For the first almost two hours, we were literally the only people in there except for the wait staff. We managed to make ourselves understood enough to order some drinks, though when they brought the bottle of vodka, it was mandarin flavoured and inexplicably accompanied by bottled green tea. We did eventually swap out the green tea for Sprite, which helped somewhat. We also had trouble getting the staff to understand that we wanted them to play some dance music. They seemed to be broadcasting off of someone’s laptop, so the songs were an odd mix of Turkish pop and power ballads, and weird stuff like the 2009 Eurovision competition or the British version of The Voice Kids. Don’t ask. Anyway, finally Laurent went out on the dance floor on his own and started dancing, and they understood and switched up the music, and we all took a turn out there, even getting the waiters out for a dance or three.

Later on, because they’re on local time here, people started showing up and a live band started to play. The music sounds very Arabic or Turkish, and the women dance with women and the men dance with men unless they’re married of course.
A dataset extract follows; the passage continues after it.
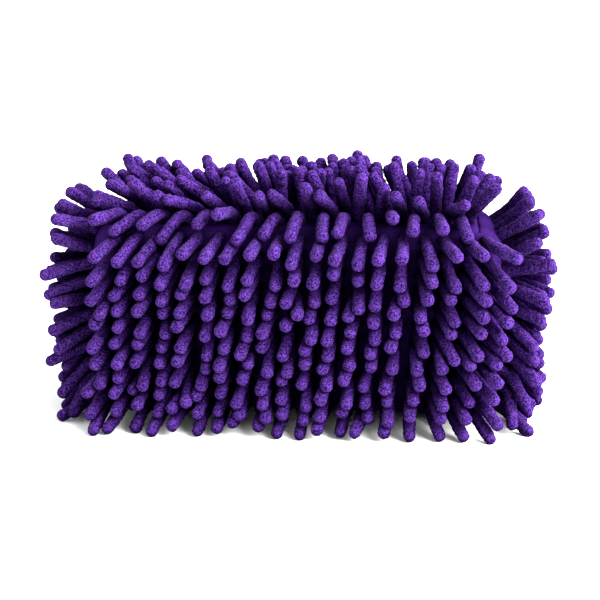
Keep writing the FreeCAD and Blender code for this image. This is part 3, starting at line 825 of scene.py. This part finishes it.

But they all seemed to be having a good time and didn’t mind us crazy westerners out there showing off our attempts at dancing to their music.

Goodbye China

Tomorrow morning we leave China for real, heading over the Torugart Pass into Kyrgyzstan. (Incidentally, my false alarms about going off the grid notwithstanding, this time my internet really will stop working since my SIM card is Chinese and I don’t have a Kyrgyz one. So the next update may be a few days away.)

This trip has been insanely quick, crossing most of the country in a week and a half. I was very pleasantly surprised by how much I liked China, and I’m a bit sad to leave. I definitely need to make back to China for another trip that visits some of the more well-known sites in the eastern part of the country, like the Yangtze river, or pandas in Chengdu, or Shanghai and Hong Kong. That 10-year Chinese visa may well come in very handy.

Having said that, I’m quite excited to visit some ‘stan countries. It feels like we’ve already begun our Central Asian portion of the trip, so I’m looking forward to crossing the border and seeing more.

Love you all. More soon!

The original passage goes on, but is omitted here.